WASHINGTON, Feb. 20 (Xinhua) -- U.S. researchers have found that methane stored in permafrost and ocean is unlikely to cause massive greenhouse gas release.
The study published on Thursday in the journal Science showed that even if methane is released from these large natural stores in response to warming, very little actually reaches the atmosphere.
Permafrost in the soil and methane hydrates deep in the ocean are large reservoirs of ancient carbon.
Researchers at the University of Rochester drilled and collected ice cores from Taylor Glacier in Antarctica. The ice core samples contain tiny air bubbles with small quantities of ancient air trapped inside, acting like time capsules.
They used a melting chamber to extract the ancient air from the bubbles and then measured the composition of air from the time of Earth's last deglaciation 8,000 to 15,000 years ago.

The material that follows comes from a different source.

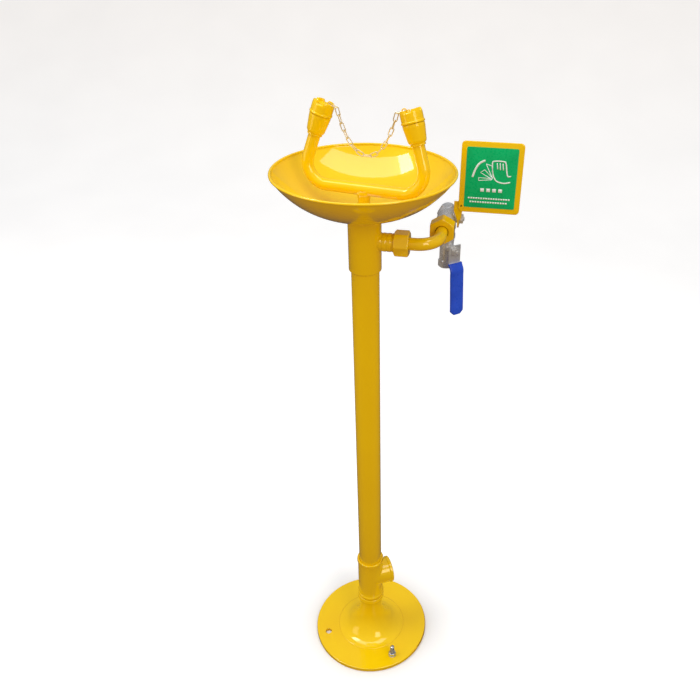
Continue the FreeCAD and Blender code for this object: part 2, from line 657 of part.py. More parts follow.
def make_ball_valve(prefix, place, diameter, boss, arm_thickness):
    """A two-piece ball valve. Its flow runs along Z from the thread at the origin, its stem on X."""
    barrel, thread, waterway = diameter / 2, d.valve_thread / 2, d.ball_bore / 2
    neck = barrel + boss
    chamber, split = d.chamber_diameter / 2, d.valve_length - d.end_length
    ball = d.ball_station
    low, high = ball - d.seat_far, ball + d.seat_far
    corner = (diameter + d.hexagon_rise) / math.sqrt(3)
    body = new_body(f"{prefix}_valve_body", place)
    hexagon_stop = d.valve_hex
    outline = [(0, 0), (barrel, 0), (barrel, split), (0, split)]
    revolve(body, outline)
    hexagon = new_sketch(body, "XY_Plane")
    draw(hexagon, [(corner * cosine(60 * number), corner * sine(60 * number)) for number in range(6)])
    pad(body, hexagon, hexagon_stop)
    neck_sketch = new_sketch(body, "YZ_Plane")
    draw_circle(neck_sketch, d.neck_width / 2, 0, ball)
    pad(body, neck_sketch, neck)
    hollow = [(0, 0), (thread, 0), (thread, d.thread_depth), (waterway, d.thread_depth),
              (waterway, low), (chamber, low), (chamber, split), (0, split)]
    revolve(body, hollow, "Groove")
    bore(body, "YZ_Plane", [(d.stem_diameter / 2 + d.stem_play, 0, ball)], neck, backwards=True)

    end_outline = [(waterway, high), (chamber, high), (chamber, split), (barrel - 1, split),
                   (corner, split + 1), (corner, d.valve_length), (thread, d.valve_length),
                   (thread, split + 1), (waterway, split + 1)]
    blank = hidden(lathe(f"{prefix}_end_blank", end_outline, Place()))
    prism = doc.addObject("Part::Prism", f"{prefix}_end_prism")
    prism.Polygon = 6
    bind(prism, Circumradius=corner, Height=d.valve_length - high)
    prism.setExpression("Placement", Place(z=high).formula)
    end = doc.addObject("Part::Common", f"{prefix}_end_common")
    end.Base = blank
    end.Tool = prism
    settle(end, f"{prefix}_valve_end", place)

    for name, way in (("lower", -1), ("upper", 1)):
        outline = [(waterway, ball + way * d.seat_far), (chamber, ball + way * d.seat_far),
                   (chamber, ball + way * d.seat_near), (d.seat_mouth / 2, ball + way * d.seat_near)]
        lathe(f"{prefix}_{name}_seat", outline, place)

    sphere = doc.addObject("Part::Sphere", f"{prefix}_sphere")
    bind(sphere, Radius=d.ball_diameter / 2)
    passage = doc.addObject("Part::Cylinder", f"{prefix}_passage")
    bind(passage, Radius=waterway, Height=d.ball_diameter * 2)
    passage.setExpression("Placement", Place(z=-d.ball_diameter).formula)
    flat = doc.addObject("Part::Box", f"{prefix}_flat")
    bind(flat, Length=d.ball_diameter, Width=d.ball_diameter * 2, Height=d.ball_diameter * 2)
    flat.setExpression("Placement", Place(d.ball_flat, -d.ball_diameter, -d.ball_diameter).formula)
    tools = doc.addObject("Part::MultiFuse", f"{prefix}_ball_tools")
    tools.Shapes = [passage, flat]
    cut = doc.addObject("Part::Cut", f"{prefix}_ball_cut")
    cut.Base = sphere
    cut.Tool = tools
    settle(cut, f"{prefix}_ball", place * Place(z=ball))

    stem_place = place * Place(z=ball, turns=[(axis_y, 90)])
    shank = d.stem_diameter / 2
    gland_top = neck + d.gland_height
    nut_low = gland_top + d.stem_play * 4 + arm_thickness
    nut_top = nut_low + d.nut_height
    lathe(f"{prefix}_stem", [(0, d.ball_flat), (shank, d.ball_flat), (shank, nut_top + d.stem_tail - 1),
                             (shank - 1, nut_top + d.stem_tail), (0, nut_top + d.stem_tail)],
          stem_place)
    plain_nut(f"{prefix}_gland_nut", d.gland_flats, d.stem_diameter + d.stem_play * 2, neck, gland_top,
              stem_place)
    plain_nut(f"{prefix}_stem_nut", d.nut_flats, d.stem_diameter, nut_low, nut_top, stem_place)
    return nut_low - arm_thickness


def make_rear_elbow(push_end):
    """The street elbow behind the push valve, its male end in the valve, and the nipple below it."""
    reach, side, male, waterway = (d.elbow_reach, d.elbow_diameter / 2, d.valve_thread / 2,
                                   d.feed_bore / 2)
    thread = d.end_length - 1
    place = Place(d.valve_offset, push_end + reach, d.branch_height, [(axis_z, 90)])
    body = new_body("rear_elbow", place)
    ball = [(0, side), (side, 0, side, -1), (0, -side, side, -1)]
    revolve(body, ball)
    revolve(body, [(0, 0), (0, side), (-reach, side), (-reach, male), (-reach - thread, male),
                   (-reach - thread, 0)], axis="H_Axis")
    bead = d.elbow_bead / 2
    revolve(body, [(0, 0), (side, 0), (side, d.bead_width - reach - 2), (bead, d.bead_width - reach),
                   (bead, -reach), (0, -reach)])
    revolve(body, [(0, 0), (waterway, 0), (waterway, thread - reach), (male, thread - reach),
                   (male, -reach), (0, -reach)], "Groove")
    revolve(body, [(0, 0), (0, waterway), (-reach - thread, waterway), (-reach - thread, 0)],
            "Groove", "H_Axis")
    bead_top = d.isolator_drop - reach
    hexagon_low = bead_top / 2 - d.nipple_hex / 2
    hexagon_high = bead_top / 2 + d.nipple_hex / 2
    corner = d.isolator_diameter / math.sqrt(3)
    outline = [(waterway, -thread), (male, -thread), (male, hexagon_low), (corner, hexagon_low),
               (corner, hexagon_high), (male, hexagon_high), (male, bead_top + thread),
               (waterway, bead_top + thread)]
    lathe("elbow_nipple", outline, Place(d.valve_offset, push_end + reach,
                                         d.branch_height - d.isolator_drop))


def slab(label, role, points, thickness, place, both_ways=False, backwards=False):
    """Pad an outline drawn on one of the body's planes."""
    body = new_body(label, place)
    sketch = new_sketch(body, role)
    draw(sketch, points)
    pad(body, sketch, thickness, both_ways, backwards)
    return body


def rounded_outline(left, foot, width, height, corner):
    right, top = left + width, foot + height
    return [(right - corner, foot), (right, foot + corner, corner, 1),
            (right, top - corner), (right - corner, top, corner, 1), (left + corner, top),
            (left, top - corner, corner, 1), (left, foot + corner),
            (left + corner, foot, corner, 1)]


def make_push_assembly(place, station):
    """Arm, plate, sticker and rivets, upright in the frame of the push valve's stem."""
    thick, front = d.sheet_metal, d.push_diameter / 2 - d.arm_tuck
    leg_left = d.push_diameter / 2 - d.leg_tuck
    plate_left = station + 0.8
    hub = hidden(slab("arm_hub", "YZ_Plane",
                      [(-front, 4 - d.arm_foot), (4 - front, -d.arm_foot),
                       (d.arm_back - 4, -d.arm_foot), (d.arm_back, 4 - d.arm_foot), (d.arm_back, 8), (thick - front + 4, d.arm_head),
                       (-front, d.arm_head)], thick, Place(station)))
    leg = hidden(slab("arm_leg", "XZ_Plane",
                      [(leg_left, d.leg_foot + d.leg_cut), (station, d.leg_foot),
                       (station + thick * 2, d.leg_foot), (station + thick * 3, d.plate_foot + 2),
                       (d.leg_right, d.plate_foot + 2),
                       (d.leg_right, d.arm_head), (leg_left, d.arm_head)],
                      thick, Place(y=-front), backwards=True))
    stem_hole = doc.addObject("Part::Cylinder", "arm_stem_hole")
    bind(stem_hole, Radius=d.stem_diameter / 2, Height=thick * 3)
    stem_hole.setExpression("Placement", Place(station - thick, 0, 0, [(axis_y, 90)]).formula)
    folded = doc.addObject("Part::Fuse", "arm_folded")
    folded.Base = hub
    folded.Tool = leg
    rivet_spots = [(d.leg_right - 8 - d.rivet_pitch * number, (d.plate_foot + d.arm_head) / 2 + 2)
                   for number in range(2)]
    shanks = []
    for number, (across, up) in enumerate(rivet_spots):
        shank = doc.addObject("Part::Cylinder", f"rivet_{number}")
        bind(shank, Radius=d.rivet_diameter / 2, Height=thick * 2)
        shank.setExpression("Placement", Place(across, thick - front, up, [(axis_x, 90)]).formula)
        shanks.append(shank)
    holes = doc.addObject("Part::MultiFuse", "arm_holes")
    holes.Shapes = [stem_hole] + shanks
    arm = doc.addObject("Part::Cut", "arm_cut")
    arm.Base = folded
    arm.Tool = holes
    settle(arm, "push_arm", place)
    rivets = doc.addObject("Part::Compound", "rivet_pair")
    rivets.Links = shanks
    settle(rivets, "plate_rivets", place)
    outline = rounded_outline(plate_left, d.plate_foot, d.plate_width, d.plate_height,
                              d.plate_corner)
    plate = slab("push_plate", "XZ_Plane", outline, thick, place * Place(y=-front))
    bore(plate, "XZ_Plane", [(d.rivet_diameter / 2, across, up) for across, up in rivet_spots])
    margin = d.sticker_margin
    outline = rounded_outline(plate_left + margin, d.plate_foot + margin,
                              d.plate_width - margin * 2, d.plate_height - margin * 2,
                              d.plate_corner)
    slab("push_sticker", "XZ_Plane", outline, d.sticker_thickness, place * Place(y=-front - thick))


def pointed_strip(label, side_outline, half_width, top, end, point):
    """A bent strip: its side outline, narrowed to a blunt point at its far end."""
    side = hidden(slab(f"{label}_side", "XZ_Plane", side_outline, half_width * 2, Place(),
                       both_ways=True))
    face = hidden(slab(f"{label}_face", "YZ_Plane",
                       [(-half_width, top), (-half_width, point - end), (point - half_width, -end),
                        (half_width - point, -end), (half_width, point - end), (half_width, top)],
                       d.lever_shift * 6, Place(), both_ways=True))
    strip = doc.addObject("Part::Common", f"{label}_strip")
    strip.Base = side
    strip.Tool = face
    return strip


def bent_side(skin, top, end):
    """The side outline of the lever, or of the sleeve that lies one skin outside it."""
    low, shift, sheet = -d.lever_step, d.lever_shift, d.lever_sheet
    bottom = low - d.lever_slope
    far = shift + d.lever_flare
    return [(-skin, top), (-skin, low - skin / 2), (shift - skin, bottom - skin / 2),
            (far - skin, -end), (far + sheet + skin, -end),
            (shift + sheet + skin, bottom + 1 + skin / 2), (sheet + skin, low + 1 + skin / 2),
            (sheet + skin, top)]


def make_lever(place, station):
    """The isolating lever hanging along its valve, and the dipped sleeve round its far end."""
    skin, end = d.sleeve_skin, d.lever_end
    half = d.lever_width / 2
    strip = pointed_strip("lever", bent_side(size(0), d.lever_hub, end), half, d.lever_hub, end,
                          d.sleeve_point)
    stem_hole = doc.addObject("Part::Cylinder", "lever_stem_hole")
    bind(stem_hole, Radius=d.stem_diameter / 2, Height=d.lever_sheet * 3)
    stem_hole.setExpression("Placement", Place(-d.lever_sheet, 0, 0, [(axis_y, 90)]).formula)
    lever = doc.addObject("Part::Cut", "lever_cut")
    lever.Base = strip
    lever.Tool = stem_hole
    settle(lever, "isolator_lever", place * Place(station))
    sleeve_end = end + skin
    outer = pointed_strip("sleeve", bent_side(skin, -d.sleeve_start, sleeve_end), half + skin,
                          -d.sleeve_start, sleeve_end, d.sleeve_point)
    sleeve = doc.addObject("Part::Cut", "sleeve_cut")
    sleeve.Base = outer
    sleeve.Tool = strip
    settle(sleeve, "lever_sleeve", place * Place(station))


# Floor anchor at the front right.

def make_anchor():
    place = Place(*anchor_spot(d.anchor_right), d.base_thickness)
    washer_top = d.washer_thickness
    ring("anchor_washer", d.stud_diameter, d.washer_diameter, size(0), washer_top, place)
    plain_nut("anchor_nut", d.anchor_flats, d.stud_diameter, washer_top, washer_top + d.anchor_nut,
              place)
    stud = d.stud_diameter / 2
    top = d.stud_length - d.base_thickness
    lathe("anchor_stud", [(0, -d.base_thickness), (stud, -d.base_thickness), (stud, top - 1),
                          (stud - 1, top), (0, top)], place)


make_base()
make_blank_nipple()
make_waste_tee()
make_stand_pipe()
make_collar_tee()
make_bowl()
make_bowl_waste()
make_feed_elbow()
make_riser()
make_spray_yoke()
left_head = make_head("left", -1)
right_head = make_head("right", 1)
make_chain(chain_spots(left_head, -1), chain_spots(right_head, 1))
make_supply()
valve_start = d.valve_union + d.spigot_shoulder
push_place = Place(d.valve_offset, valve_start, d.branch_height, [(axis_x, -90)])
push_station = make_ball_valve("push", push_place, d.push_diameter, d.push_boss, d.sheet_metal)
push_end = valve_start + d.valve_length
make_rear_elbow(push_end)
stem_place = Place(d.valve_offset, valve_start + d.ball_station, d.branch_height,
                   [(axis_x, -d.plate_tilt)])
make_push_assembly(stem_place, push_station)
isolator_low = d.branch_height - d.isolator_drop - d.valve_length
isolator_place = Place(d.valve_offset, push_end + d.elbow_reach, isolator_low,
                       [(axis_z, -d.isolator_turn)])
isolator_station = make_ball_valve("isolator", isolator_place, d.isolator_diameter,
                                   d.isolator_boss, d.lever_sheet)
make_lever(isolator_place * Place(z=d.ball_station), isolator_station)
make_anchor()
doc.recompute()

for item in doc.Objects:
    if "Invalid" in item.State or "Error" in item.State:
        raise RuntimeError(f"{item.Name} ({item.Label}) failed: {item.State}")
os.makedirs("parts", exist_ok=True)
for item in subparts:
    if item.Shape.isNull() or not item.Shape.isValid():
        raise RuntimeError(f"{item.Label} has no valid shape")
    item.Shape.exportStep(f"parts/{item.Label}.step")
print(f"{len(subparts)} sub-parts written")
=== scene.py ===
import bpy
import bmesh
import json
import math
import numpy as np
from mathutils import Matrix, Vector


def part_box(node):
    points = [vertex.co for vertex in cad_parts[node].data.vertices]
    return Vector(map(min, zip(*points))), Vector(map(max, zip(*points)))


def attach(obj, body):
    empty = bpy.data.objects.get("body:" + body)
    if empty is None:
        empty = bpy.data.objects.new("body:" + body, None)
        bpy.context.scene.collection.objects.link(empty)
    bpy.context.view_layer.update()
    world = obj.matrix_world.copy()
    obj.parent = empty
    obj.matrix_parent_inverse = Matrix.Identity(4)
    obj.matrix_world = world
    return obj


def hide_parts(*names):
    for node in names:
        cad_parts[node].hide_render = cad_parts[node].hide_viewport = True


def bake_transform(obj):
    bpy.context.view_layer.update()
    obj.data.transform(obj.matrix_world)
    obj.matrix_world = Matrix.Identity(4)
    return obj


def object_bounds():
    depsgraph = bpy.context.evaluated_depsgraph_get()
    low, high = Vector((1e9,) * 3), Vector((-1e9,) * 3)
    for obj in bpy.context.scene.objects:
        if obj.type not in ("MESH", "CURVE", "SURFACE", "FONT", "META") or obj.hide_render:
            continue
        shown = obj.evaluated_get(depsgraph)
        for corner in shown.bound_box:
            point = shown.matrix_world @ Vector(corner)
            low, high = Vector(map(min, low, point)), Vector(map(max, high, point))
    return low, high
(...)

"The time period is a partial analog to today, when Earth went from a cold state to a warmer state," said the paper's co-author Michael Dyonisius with Rochester in a statement. "But during the last deglaciation, the change was natural. Now the change is driven by human activity, and we're going from a warm state to an even warmer state."
Analyzing the carbon-14 isotope of methane in the samples, the group found that methane emissions from the ancient carbon reservoirs were small, suggesting that the likelihood of those old carbon reservoirs destabilizing and creating a large positive warming feedback in the present day is low.
If the methane is released in the deep ocean, most of it is dissolved and oxidized by ocean microbes before it ever reaches the atmosphere. If the methane in permafrost forms deep enough in the soil, it may be oxidized by bacteria that eat the methane, according to the study.
"One of our take-home points is that we need to be more concerned about the anthropogenic emissions -- those originating from human activities -- than the natural feedbacks," said Dyonisius.